Salmonella enterica mediated epigenetic promotion of fibrosis is a novel factor in benign prostatic hyperplasia.

Abstract

Background: Fibrosis constitutes a significant pathophysiological mechanism in the clinical progression of benign prostatic hyperplasia (BPH) and represents a contributing factor to the ineffectiveness of prevailing pharmacological treatments. Emerging evidence suggests a close association between microbial presence and the development of fibrosis. Nonetheless, the potential involvement of microbes within prostatic tissue in the pathogenesis of BPH and prostatic fibrosis, along with the underlying mechanisms, remains unexplored.

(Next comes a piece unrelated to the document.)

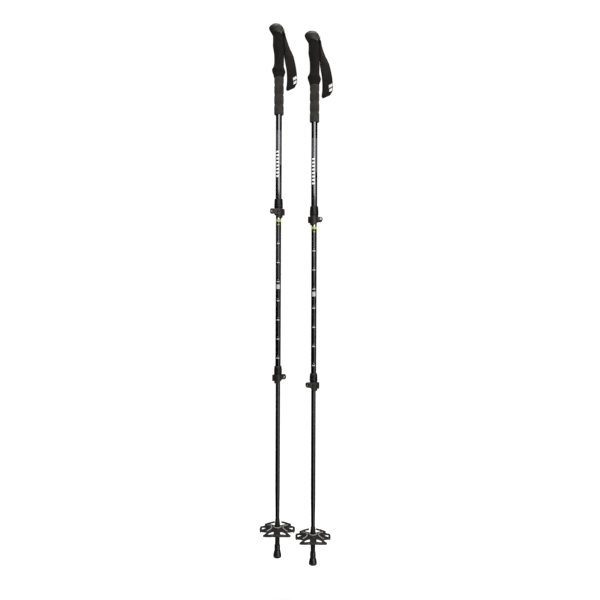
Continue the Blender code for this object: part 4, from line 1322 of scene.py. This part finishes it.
def make_softbox(name, place, target, size, radiance):
    """A rectangular light that the camera can't see."""
    light = bpy.data.lights.new(name, "AREA")
    light.shape = "RECTANGLE"
    light.size, light.size_y = size
    light.energy = math.pi * size[0] * size[1] * radiance
    obj = placed(name, light)
    obj.location = place
    obj.rotation_euler = (Vector(target) - Vector(place)).to_track_quat("-Z", "Y").to_euler()
    obj.visible_camera = False


def make_world():
    """White behind the object, and a dim grey room for its reflections."""
    world = bpy.data.worlds.new("studio")
    bpy.context.scene.world = world
    world.use_nodes = True
    tree = world.node_tree
    tree.nodes.clear()
    rays = tree.nodes.new("ShaderNodeLightPath")
    either = tree.nodes.new("ShaderNodeMixShader")
    tree.links.new(rays.outputs["Is Camera Ray"], either.inputs[0])
    for index, strength in ((1, ROOM_STRENGTH), (2, BACKDROP_STRENGTH)):
        background = tree.nodes.new("ShaderNodeBackground")
        background.inputs["Color"].default_value = (1, 1, 1, 1)
        background.inputs["Strength"].default_value = strength
        tree.links.new(background.outputs[0], either.inputs[index])
    out = tree.nodes.new("ShaderNodeOutputWorld")
    tree.links.new(either.outputs[0], out.inputs["Surface"])


def make_sun():
    light = bpy.data.lights.new("soft_sun", "SUN")
    light.energy = SUN_STRENGTH
    light.angle = math.radians(SUN_SPREAD_DEGREES)
    turns = [math.radians(angle) for angle in SUN_TURN_DEGREES]
    placed("soft_sun", light).rotation_euler = turns


def make_camera(foot):
    camera = bpy.data.cameras.new("camera")
    camera.sensor_width = SENSOR_MM
    camera.lens = SENSOR_MM * CAMERA_DISTANCE / CAMERA_FIELD
    camera.clip_end = 100.0
    obj = placed("camera", camera)
    obj.location = (CAMERA_X, -CAMERA_DISTANCE, foot.z + CAMERA_HEIGHT)
    obj.rotation_euler = (math.pi / 2, CAMERA_ROLL, 0)
    bpy.context.scene.camera = obj


low = Vector(CAD_BOX[0]).z
make_camera(foot_of("left"))
make_floor(low)
make_world()
make_sun()
for light in SOFTBOXES:
    make_softbox(*light)
bpy.context.scene.view_settings.view_transform = "Standard"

Methods: Utilizing immunohistochemistry and microbial sequencing, we analyzed the microbes of prostate tissues from BPH patients with different degrees of prostate fibrosis and found that Salmonella enterica (S. enterica) was enriched in the high degree of prostate fibrosis. We developed prostate cell and animal models infected with the lipopolysaccharide of S. enterica (S.e-LPS) to assess its impact on prostate fibrosis. To elucidate the underlying functional mechanisms, we employed molecular biology techniques, including RNA degradation assays, N⁶-methyladenosine (m⁶A) dot blotting, RNA immunoprecipitation, and m⁶A immunoprecipitation.

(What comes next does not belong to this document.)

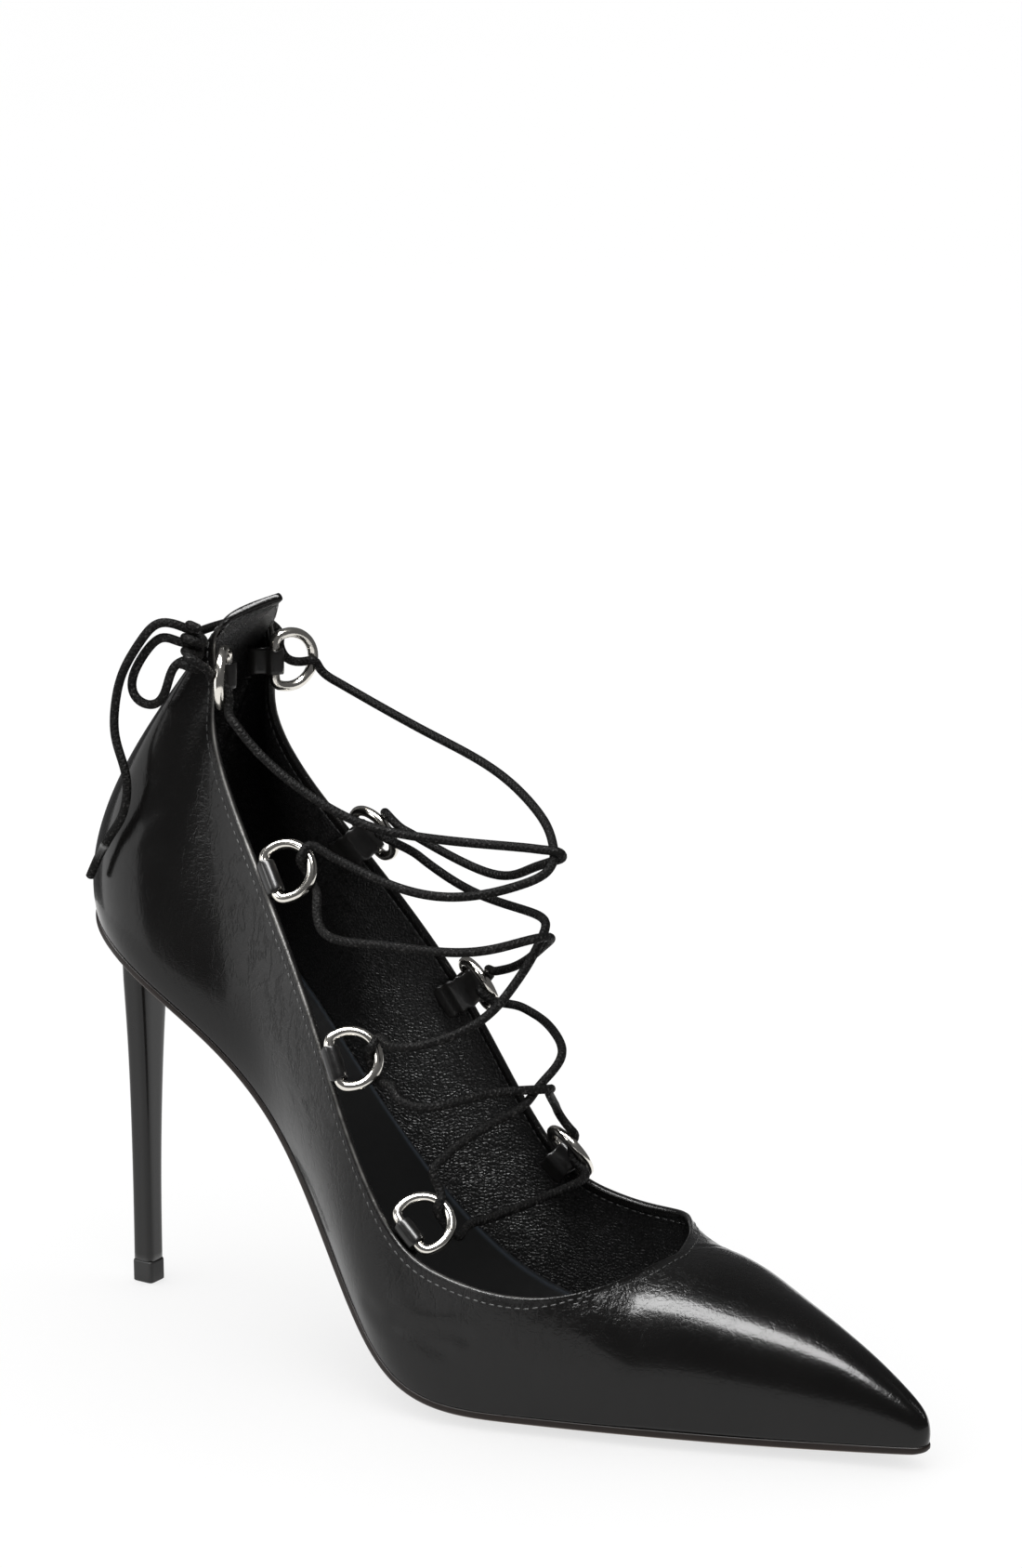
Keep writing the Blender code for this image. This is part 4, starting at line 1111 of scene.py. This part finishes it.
def build_rings():
    """D rings: a round section carried along a bar, two small corners and a circle's greater part."""
    half, centre, low = ring_circle()
    end = half * math.cos(low)
    bends = np.linspace(low + 0.16, math.pi - low - 0.16, 17)
    knots = [(0.0, 0.0), (end - 1.5, 0.0), (end - 0.45, 0.16)]
    knots += [(half * math.cos(a), centre + half * math.sin(a)) for a in bends]
    knots += [(0.45 - end, 0.16), (1.5 - end, 0.0)]
    path = smooth(knots * 2 + knots[:1], 0.35)
    length = len(path) // 2
    path = path[length // 2 : length // 2 + length]
    ahead = unit(np.roll(path, -1, axis=0) - np.roll(path, 1, axis=0))
    section = circle(wire_width() / 2 * 1.1, 18)
    for word, side, row in ring_names():
        bar, run, out, _, _ = ring_layout(side, row)
        middle = bar + path[:, :1] * run + path[:, 1:] * out
        grid = carried(middle, section, run * ahead[:, 1:] - out * ahead[:, :1], np.cross(run, out))
        sleeve(f"d_ring_{word}", grid, "silver", (f"ring_{word}",), ring=True)


def even_steps(knots, points, fineness, step, least):
    """Evenly spaced places on a spline through points at those knots."""
    fine = spline(knots, points, np.linspace(0, knots[-1], fineness * len(points)))
    along = chords(fine)
    return placed(np.linspace(0, along[-1], max(int(round(along[-1] / step)), least) + 1), along, fine)


def smooth(points, step):
    """Even steps on a spline whose knots are the lengths of its chords."""
    points = np.asarray(points, float)
    return even_steps(chords(points), points, 12, step, 4)


def strand(points, step):
    """Even steps on a spline whose knots are the numbers of the route's own points."""
    points = np.asarray(points, float)
    return even_steps(np.arange(len(points)), points, 60, step, 3)


def build_tabs():
    """Folded loops: up the inside of the wall, round the bar and down again, with a rounded flat section."""
    half = TAB_LEATHER / 2
    radius = wire_width() / 2 + 0.12 + half
    bend = -radius - 0.25
    turn = round_turn(28)
    for word, side, row in ring_names():
        bar, run, _, rise, inside = ring_layout(side, row)
        near = WALL * 0.5 - row[3] + GAP + 0.1 + half + row[5]
        far = near + TAB_LEATHER + 0.1
        foot = -bar_rise() - row[4]
        fold = (foot + bend) / 2 - 0.6
        knots = [(near, foot), (near, fold), (near - 0.1, bend - 0.7), (near - 0.7, bend - 0.1)]
        knots += [(radius * math.cos(a), radius * math.sin(a)) for a in np.radians(np.arange(262, -15, -31.0))]
        knots += [(far - 0.35, -radius), (far, bend - 0.9), (far, fold), (far, foot)]
        path = smooth(knots, 0.4)
        ahead = unit(np.gradient(path, axis=0))
        middle = bar + path[:, :1] * inside + path[:, 1:] * rise
        section = [half * signed_power(np.cos(turn), 0.45), row[6] / 2 * signed_power(np.sin(turn), 0.3)]
        share = np.linspace(0, 1, len(path))
        taper = np.clip(np.minimum(share, 1 - share) / 0.02, 0, 1) ** 0.5
        size = (taper * (1 + 0.05 * np.sin(path[:, 1] * 2.4)))[:, None, None]
        grid = carried(middle, np.stack(section, 1), inside * -ahead[:, 1:] + rise * ahead[:, :1], run, size)
        sleeve(f"ring_loop_{word}", grid, "tab", (f"ring_tab_{word}",))


def ring_arc(side, number, along):
    """Place on a ring's arc where a strand ends, and the way out of the ring."""
    bar, run, out, _, _ = ring_layout(side, RING_ROWS[number - 1])
    turn = math.radians(90 - along)
    across, ahead = run * math.cos(turn), out * math.sin(turn)
    return bar + across * ring_circle()[0] + ahead * (RING_WIDE - wire_width()), across + ahead


def clear_of_ring(arc, target):
    """A strand's end, off the ring's wire towards the strand's next point."""
    place, away = arc
    ahead = unit(np.asarray(target) - place)
    lean = math.sqrt(max(1 - np.dot(ahead, away) ** 2, 0.0))
    room = wire_width() / 2 + GAP + 0.1 + lace_width() / 2 * lean
    return place + unit(away + 0.5 * ahead) * room


def through_ring(side, number, up):
    """Places where the lace turns round a ring's wire: a part turn of a helix about the arc."""
    bar, run, out, _, _ = ring_layout(side, RING_ROWS[number - 1])
    cross = np.cross(run, out)
    half, centre, _ = ring_circle()
    radius = wire_width() / 2 + lace_width() / 2 + 0.05
    spots = []
    low = 52 if side < 0 or number == 1 else 19
    for degrees, along in ((62, low), (112, low - 14), *LACE_TURNS):
        swing = math.radians(along)
        away = out * math.cos(swing) + run * math.sin(swing)
        place = bar + out * centre + away * half
        angle = math.radians(degrees)
        spots.append(place + radius * (away * math.cos(angle) + cross * math.sin(angle) * side))
    if side > 0 and number == 4:
        spots = spots[:3] + [bar + out * 4.2 - cross * 2.4, bar + out * 3.2 - cross * 3.4 - run * 3.0]
    return np.array(spots if up else spots[::-1])


def between(number, second, shift):
    """Inner places of one crossing strand, moved a little at the crossing so that the two lie side by side."""
    side = 1 if second else -1
    route = np.array(LACE_ROUTES[number - 1][1 if second else 0], float)
    start = ring_arc(side, number, -STRAND_SWING)
    end = ring_arc(-side, number + 1, STRAND_SWING)
    path = strand([clear_of_ring(start, route[0]), *route, clear_of_ring(end, route[-1])], 3.0)
    crossing = np.array(LACE_ROUTES[number - 1][0][CROSSING_POINT[number - 1]], float)
    path[:, 0] += bell(np.linalg.norm(path - crossing, axis=1), 0.0, 7.0) * shift
    return path[2:-2]


def lace_path():
    """The lace from the knot by the outer top ring down to the bar and up again to the inner top ring."""
    parts = [LEAD_NEAR[::-1], through_ring(-1, 4, False)]
    for number, second in ((3, True), (2, False), (1, True)):
        side = 1 if second else -1
        parts += [between(number, second, side * CROSSING_SHIFT)[::-1], through_ring(side, number, False)]
    parts += [strand(BAR_ROUTE, 6.0)[::-1], through_ring(-1, 1, True)]
    for number, second in ((1, False), (2, True), (3, False)):
        side = 1 if second else -1
        parts += [between(number, second, side * CROSSING_SHIFT), through_ring(-side, number + 1, True)]
    return smooth(np.concatenate([*parts, LEAD_FAR]), 0.75)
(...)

Results: Microbial diversity differed between low- and high-fibrosis groups, with S. enterica showing the highest mean abundance among the four species that differed significantly. S.e-LPS was detected in S. enterica-rich prostate tissue and was found to significantly promote cell proliferation, cell contractility, lipid peroxidation, and the induction of ferroptosis. Animal experiments demonstrated that S.e-LPS infection led to pronounced hyperplasia of the prostatic epithelium, with epithelial thickness increasing to 1.57 times that of the sham group, and collagen fibrosis increasing to 2.84 times that of the sham group, thereby exacerbating prostatic tissue fibrosis in rats. In vitro experiments further revealed that S.e-LPS promoted prostate cell fibrosis by inducing ferroptosis. Mechanistically, it was determined that S.e-LPS regulates ferroptosis via AlkB homolog 5 (ALKBH5)-mediated m⁶A modification, which affects the stability of glutathione peroxidase 4 (GPX4) mRNA, thereby affecting prostatic fibrosis.

Conclusion: The findings of this study suggest that S. enterica promotes prostatic fibrosis through ALKBH5-m⁶A-GPX4-mediated ferroptosis. This research offers novel insights for the development of new therapeutic targets and personalized strategies for the prevention and treatment of BPH from the perspectives of microbes and epigenetics.